Job –
Output the data exactly, with every line intact.

<<<<

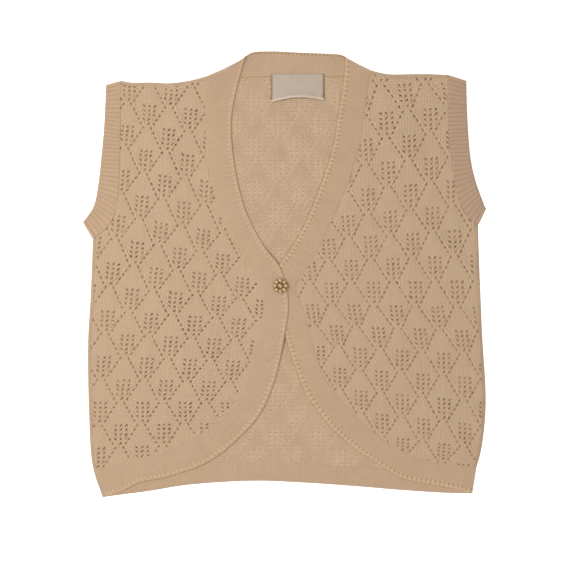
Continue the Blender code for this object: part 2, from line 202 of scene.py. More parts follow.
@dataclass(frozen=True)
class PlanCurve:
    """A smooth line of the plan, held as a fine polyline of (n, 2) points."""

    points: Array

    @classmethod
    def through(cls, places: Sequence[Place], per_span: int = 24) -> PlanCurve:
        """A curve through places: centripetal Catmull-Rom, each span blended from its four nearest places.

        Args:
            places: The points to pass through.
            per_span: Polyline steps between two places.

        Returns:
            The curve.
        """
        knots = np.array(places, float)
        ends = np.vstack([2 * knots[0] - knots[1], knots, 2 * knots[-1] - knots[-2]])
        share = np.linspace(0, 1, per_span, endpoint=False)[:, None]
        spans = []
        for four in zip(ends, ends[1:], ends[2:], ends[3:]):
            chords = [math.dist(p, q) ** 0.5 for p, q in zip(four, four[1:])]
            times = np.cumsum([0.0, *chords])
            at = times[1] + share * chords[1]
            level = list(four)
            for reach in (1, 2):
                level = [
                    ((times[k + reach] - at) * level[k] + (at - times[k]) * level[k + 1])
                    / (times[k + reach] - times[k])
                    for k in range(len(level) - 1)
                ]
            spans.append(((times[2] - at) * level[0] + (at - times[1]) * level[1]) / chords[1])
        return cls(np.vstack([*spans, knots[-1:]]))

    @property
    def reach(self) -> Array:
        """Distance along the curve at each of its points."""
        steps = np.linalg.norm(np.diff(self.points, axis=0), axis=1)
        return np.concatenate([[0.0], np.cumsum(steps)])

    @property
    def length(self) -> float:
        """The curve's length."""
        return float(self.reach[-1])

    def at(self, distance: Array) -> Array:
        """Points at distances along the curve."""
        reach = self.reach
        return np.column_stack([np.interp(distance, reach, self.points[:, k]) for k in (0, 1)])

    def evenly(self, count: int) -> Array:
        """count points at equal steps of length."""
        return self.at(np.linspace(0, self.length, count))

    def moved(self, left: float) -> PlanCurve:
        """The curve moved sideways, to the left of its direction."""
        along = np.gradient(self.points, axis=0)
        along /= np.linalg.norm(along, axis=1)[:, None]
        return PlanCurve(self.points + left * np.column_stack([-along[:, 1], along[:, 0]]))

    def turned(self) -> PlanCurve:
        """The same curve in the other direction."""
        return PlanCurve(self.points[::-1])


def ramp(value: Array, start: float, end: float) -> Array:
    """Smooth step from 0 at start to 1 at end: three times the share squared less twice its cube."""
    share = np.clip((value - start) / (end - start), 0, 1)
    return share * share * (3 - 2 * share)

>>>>

Task result –
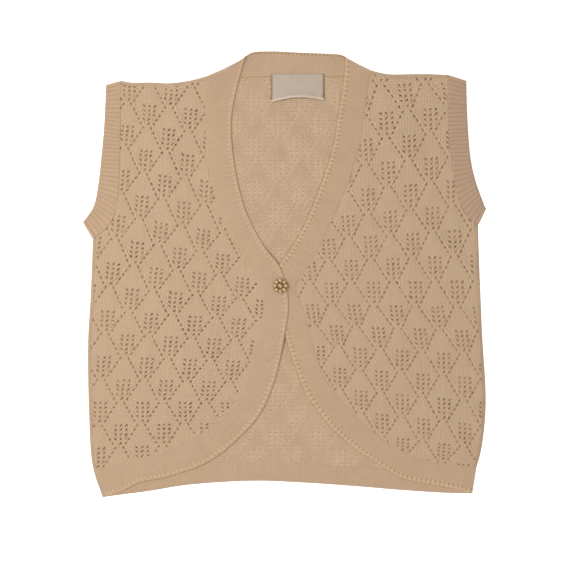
Continue the Blender code for this object: part 2, from line 202 of scene.py. More parts follow.
@dataclass(frozen=True)
class PlanCurve:
    """A smooth line of the plan, held as a fine polyline of (n, 2) points."""

    points: Array

    @classmethod
    def through(cls, places: Sequence[Place], per_span: int = 24) -> PlanCurve:
        """A curve through places: centripetal Catmull-Rom, each span blended from its four nearest places.

        Args:
            places: The points to pass through.
            per_span: Polyline steps between two places.

        Returns:
            The curve.
        """
        knots = np.array(places, float)
        ends = np.vstack([2 * knots[0] - knots[1], knots, 2 * knots[-1] - knots[-2]])
        share = np.linspace(0, 1, per_span, endpoint=False)[:, None]
        spans = []
        for four in zip(ends, ends[1:], ends[2:], ends[3:]):
            chords = [math.dist(p, q) ** 0.5 for p, q in zip(four, four[1:])]
            times = np.cumsum([0.0, *chords])
            at = times[1] + share * chords[1]
            level = list(four)
            for reach in (1, 2):
                level = [
                    ((times[k + reach] - at) * level[k] + (at - times[k]) * level[k + 1])
                    / (times[k + reach] - times[k])
                    for k in range(len(level) - 1)
                ]
            spans.append(((times[2] - at) * level[0] + (at - times[1]) * level[1]) / chords[1])
        return cls(np.vstack([*spans, knots[-1:]]))

    @property
    def reach(self) -> Array:
        """Distance along the curve at each of its points."""
        steps = np.linalg.norm(np.diff(self.points, axis=0), axis=1)
        return np.concatenate([[0.0], np.cumsum(steps)])

    @property
    def length(self) -> float:
        """The curve's length."""
        return float(self.reach[-1])

    def at(self, distance: Array) -> Array:
        """Points at distances along the curve."""
        reach = self.reach
        return np.column_stack([np.interp(distance, reach, self.points[:, k]) for k in (0, 1)])

    def evenly(self, count: int) -> Array:
        """count points at equal steps of length."""
        return self.at(np.linspace(0, self.length, count))

    def moved(self, left: float) -> PlanCurve:
        """The curve moved sideways, to the left of its direction."""
        along = np.gradient(self.points, axis=0)
        along /= np.linalg.norm(along, axis=1)[:, None]
        return PlanCurve(self.points + left * np.column_stack([-along[:, 1], along[:, 0]]))

    def turned(self) -> PlanCurve:
        """The same curve in the other direction."""
        return PlanCurve(self.points[::-1])


def ramp(value: Array, start: float, end: float) -> Array:
    """Smooth step from 0 at start to 1 at end: three times the share squared less twice its cube."""
    share = np.clip((value - start) / (end - start), 0, 1)
    return share * share * (3 - 2 * share)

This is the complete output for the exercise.